Some have used the term “atmospheric river” (AR) to describe what hit B.C.’s Lower Mainland this month. There’s a graphic of an AR hitting the Pacific coast on the cover of the 2017 U.S. Climate Science Special Report from the Global Change Research Program, which explains that most moisture in the atmosphere travels in such river-like formations. Indeed, 90 per cent of the moisture exiting the tropics gets concentrated into ARs covering only 10 per cent of the circumference of the Earth. ARs occur globally, they are not new nor are they rare.
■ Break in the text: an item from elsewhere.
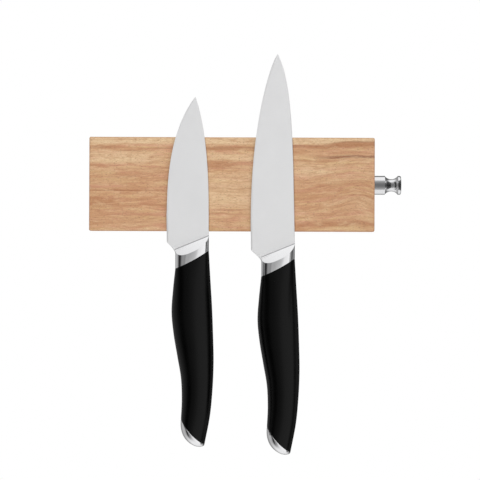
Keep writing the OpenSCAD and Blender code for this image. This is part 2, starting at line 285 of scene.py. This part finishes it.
class Shader:
    """A short way to write a node tree: every call adds one node and links what it is given."""

    def __init__(self, name):
        self.material = bpy.data.materials.new(name)
        self.material.use_nodes = True
        self.tree = self.material.node_tree
        self.surface = self.tree.nodes["Principled BSDF"]

    def add(self, kind, inputs=None, **settings):
        node = self.tree.nodes.new(kind)
        for key, value in settings.items():
            setattr(node, key, value)
        for key, value in (inputs or {}).items():
            self.put(node.inputs[key], value)
        return node

    def put(self, socket, value):
        if isinstance(value, bpy.types.NodeSocket):
            self.tree.links.new(value, socket)
        else:
            socket.default_value = value

    def position(self, scale):
        """The place on the object in mm, times scale along each axis."""
        place = self.add("ShaderNodeTexCoord").outputs["Object"]
        return self.add(
            "ShaderNodeVectorMath",
            {0: place, 1: tuple(s / MM for s in scale)},
            operation="MULTIPLY",
        ).outputs["Vector"]

    def noise(self, vector, detail=3.0, rough=0.5):
        return self.add(
            "ShaderNodeTexNoise",
            {"Vector": vector, "Scale": 1.0, "Detail": detail, "Roughness": rough},
        ).outputs["Fac"]

    def math(self, operation, a, b=0.0):
        return self.add("ShaderNodeMath", {0: a, 1: b}, operation=operation).outputs[0]

    def spread(self, value, low, high, to_low=0.0, to_high=1.0):
        """value from low..high stretched smoothly to to_low..to_high."""
        return self.add(
            "ShaderNodeMapRange",
            {0: value, 1: low, 2: high, 3: to_low, 4: to_high},
            interpolation_type="SMOOTHSTEP",
        ).outputs[0]

    def mix(self, share, a, b):
        node = self.add("ShaderNodeMix", data_type="RGBA")
        self.put(node.inputs[0], share)
        self.put(node.inputs[6], a)
        self.put(node.inputs[7], b)
        return node.outputs[2]

    def bump(self, height, distance, strength=1.0):
        return self.add(
            "ShaderNodeBump", {"Height": height, "Distance": distance * MM, "Strength": strength}
        ).outputs["Normal"]

    def set(self, **values):
        for key, value in values.items():
            self.put(self.surface.inputs[key.replace("_", " ")], value)
        return self.material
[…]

Though thankfully they are not usually as heavy as what landed on B.C. When its water load hits ground caked with last summer’s wildfire ash, instead of it soaking into the ground it ran off over the surface, amplifying the flood impact.

Past reports from the UN Intergovernmental Panel on Climate Change did not discuss ARs, but the newest one does, briefly saying (p. 60, chapter 8) it’s likely the ones coming off the Pacific have become more frequent since 1948 but there’s low confidence in the size of this trend and any changes have not been attributed to human-caused warming. It also reports (p. 94) that models suggest North American ARs might be more common in the future under global warming, though they might also become less common globally.

So haggle about the role of fossil fuels all you like, but we’ve always had extreme weather and always will. Meanwhile governments declare abstract climate emergencies then fail to prepare for actual weather emergencies. They scramble to provide food, fuel and transportation when disasters strike, then once the crises pass, they conspire to choke off the supply of all three in the name of climate. How about, in the name of commonsense, we rethink these priorities.